Lessons in mateship as Australia lurches from one crisis to another

War veteran Tom Newby, 100,  stands to attention as families and friends perform a drive-by parade on April 25, 2020 in Perth, Australia.
Sunshine Coast, Australia CNN  — 

For one minute on Saturday, millions of people in two countries were united by silence. Australians and New Zealanders paused at dawn on April 25 to commemorate the lives lost during war.

For the neighboring nations, Anzac Day is a day of remembrance to mark the first major military mission for the Australian and New Zealand Army Corps – the Anzacs – who faced fierce resistance from Ottoman fighters after landing on the Gallipoli peninsula, in Turkey, in 1915.

It’s a battlefield known for igniting the Anzac spirit, and a legacy of mateship, into the DNA of both countries.

Mateship, an egalitarian concept, is characterized by ingenuity, honesty, humor, courage and compassion. It calls on communities to come together during hardship, adapt to challenging circumstances and provide a fair go for all.

Doreen and Leith Ward pay their respects at dawn from their balcony on April 25, 2020 in Perth, Australia.

For 15-year-old Australian Patrick Stibbard, mateship means looking out for one another. On Saturday, like millions of other Australians and New Zealanders, he stood on his driveway to pay his respects to the Anzacs.

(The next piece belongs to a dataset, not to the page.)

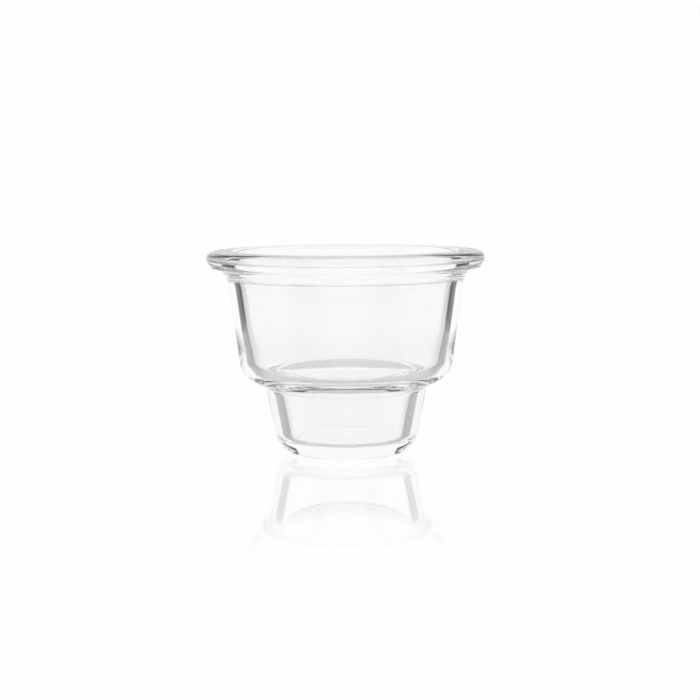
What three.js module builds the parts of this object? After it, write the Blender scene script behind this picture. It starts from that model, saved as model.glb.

Traditional dawn services were canceled this year due to the coronavirus lockdown. Instead, musicians were encouraged to play the bugle call, “The Last Post,” at home, while their neighbors lit candles and marked a minute of silence.

It was the first time Stibbard had played the “The Last Post,” adding to the echo of trumpets, snare drums, bagpipes (and a couple of barking dogs) that broke the silence of the Sunshine Coast suburbia early Saturday. The inspiration behind the brass notes, his grandad who served in the Vietnam War, stood beaming with pride at the end of the driveway.

Patrick Stibbard, 15, played "The Last Post" in his driveway on Saturday morning as Australians and New Zealanders marked Anzac Day at home.

“We can all live the way we do because he fought for us,” Patrick said. “It made me feel really special to have him standing there.”

For many Australians, the 60 seconds of silence felt all the more poignant this year. It was a tribute not only to those who served and sacrificed on battlefields abroad, but also the frontline heroes fighting Covid-19 right now at home.

Consecutive crises

Coronavirus is not the only crisis Australia has confronted this year.

For 240 days over the summer, the country burned. Thirty-three people and over a billion animals died, 18 million hectares of land were scorched, and thousands of houses were destroyed.